View Full Version : For Mandolin Players...

03-11-2013, 06:50 PM
:music: I played (tried) mandolin on and off for a few years. I play bass and ukulele (my first love-what the heck, I can have two) and during my ventures with the mandolin, I discovered Martin mandolin strings. I have given up mandolin (to hard for me to keep up / learn 3 different instruments) and sold off the two I owned.

To me, Martin was not my first choice for mandolin strings but bought a pack last year and put them on my Epiphone mando. I was very shocked! Very warm and somewhat "woody" sound. I bought another set and put them on my Eastman 815. I was very happy with the sound. I bought a third set to have on hand.

Anyway I say all that to say this...I have a new and unopened set of Martin 80/20 Bronze Mandolin Strings. This will be my 1000th post on this great website and I will give this set of mandolin strings away for free to a uke playing, mandolin loving Brother or Sister! I know, not much but hopefully the person getting this will be turned on to some great strings and maybe grow to like them like I did. Be the first person to PM me with your name and address and they are yours! I will ship for free too. :music:

03-12-2013, 02:20 AM
That's a lovely thing to do. :)

I've tinkered with a mandolin. All those four finger chords sure tear my fingers up!

03-12-2013, 07:21 PM
Yeah, the Bluegrass "chop" chords are a bugger. I love the sound of the mandolin but prefer the happy sound of the uke. I am a hack on the uke and bass but have a good time. I just needed to devote more time to the uke and bass and give up being a hack on the mandolin...;)

04-12-2013, 12:30 PM
I love the Mando Chop on my uke!!!!

04-24-2013, 04:17 AM
Strings on their way to Tennessee!

10-18-2013, 09:17 AM
uke552, my family are obsessive musicians. I have didgeridoos, native american flutes, pan flutes, acoustic guitars, ukuleles, and soon a mandolin. Did I mention I'm learning three languages right now too? :) Seriously though, if we humans are capable of learning some 30+ languages you shouldn't have any problem with learning a few instruments at once. I'm a lefty and have to reverse everything I see. Now you'll have to find another instrument to fill that void that I know you have. Maybe a dulcimer?

11-04-2013, 03:24 PM
I have a Kentucky mandolin- Fairly good quality that I got from the guitar center back in L.A. in the mid-90's for a song,
because it wasn't a real popular instrument there at the time.

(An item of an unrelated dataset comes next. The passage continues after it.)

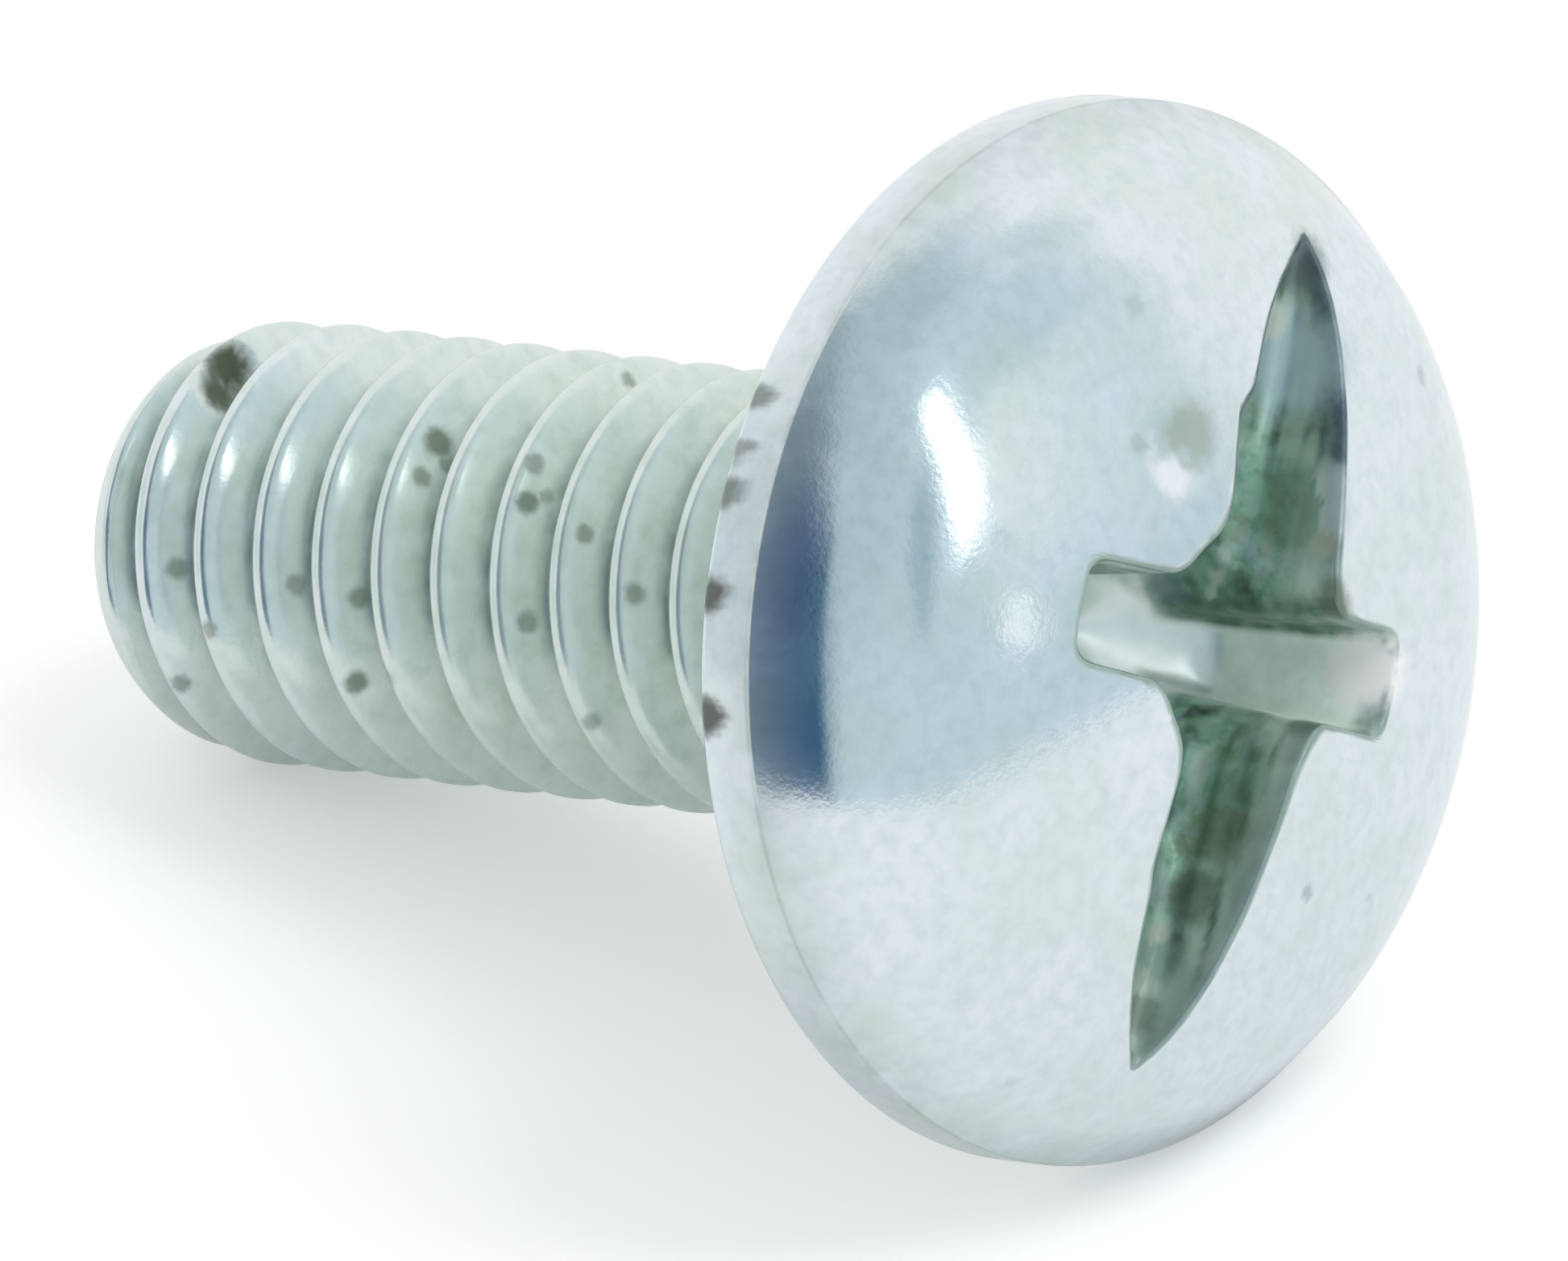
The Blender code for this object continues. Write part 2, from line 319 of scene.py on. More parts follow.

Never played it much, because mostly working on guitar and keyboards then, and even banjo-
and when you're first learning the different instrument chords do get into a confusing "crosstalk"

I've always loved the ringing unison sound, and even though I like bluegrass, I always thought the instrument loses a lot of it's character picked that fast. Bluegrass doesn't let the long echoed resonance out of it much.
Even took the pickguard off to let the resonance through.
I broke a couple of fingers on my left hand way back, and so then through the years,
I mostly ignored the mandolin because my hands seem to big and I didnt' have the time.

Eventually I even tried to sell it but got no takers.
The availability of cheap mandolins has really increased in the time since I bought it.
Finally, when I got into DAGDA and celtic on guitar I decided, "what the heck" and tuned the mandolin to "chord"

it's not much range either- D-G-D-G I think it is- 4 strings are in D and four in G

But it sure makes it easier to play- and get some melodies out of- even play along with bluegrass or celtic or any style
I like to get the bottom strings ringing a bass tone or pattern and then play a simple melody on the top
Tuned this way I think it's one of the easiest instruments to improvise on

It's not the way the instrument developed in the modern world, but it sounds great, and now I actually play it again once and awhile.
Still has all the original strings 20 years later. :)

Jim Yates
10-05-2014, 08:38 AM
Uke552, I also own an Eastman mandolin, a 605, not as fancy as yours, but I love it. I also have a Washburn 2 point oval hole mandolin. I have been using d'Adderio strings, but may just give the Martins a try next time.
8 years ago, I was playing mandolin in a bluegrass band. I was using my Washburn and realised that I needed something a little louder, probably an f-hole. I went to The Twelfth Fret Music Store in Toronto after seeing a Gibson A model with f-holes advertised on their web site. When I went in the store, I saw some Eastman mandos hanging on the wall. I had never heard of them, so I took the Gibson, a 615 F-style Eastman and a 605 A style Eastman into the back room and played the same thing on each mandolin. The Eastman 605 blew the other two away and it was the least expensive of the three. I really liked the looks of the F style and had enough money to buy it, but the sound of the 605 convinced me to buy it. Eight years later and I don't regret it a bit.

I tune it in standard GDAE tuning, but I do have a TC Octave mandolin that I tune GDAD.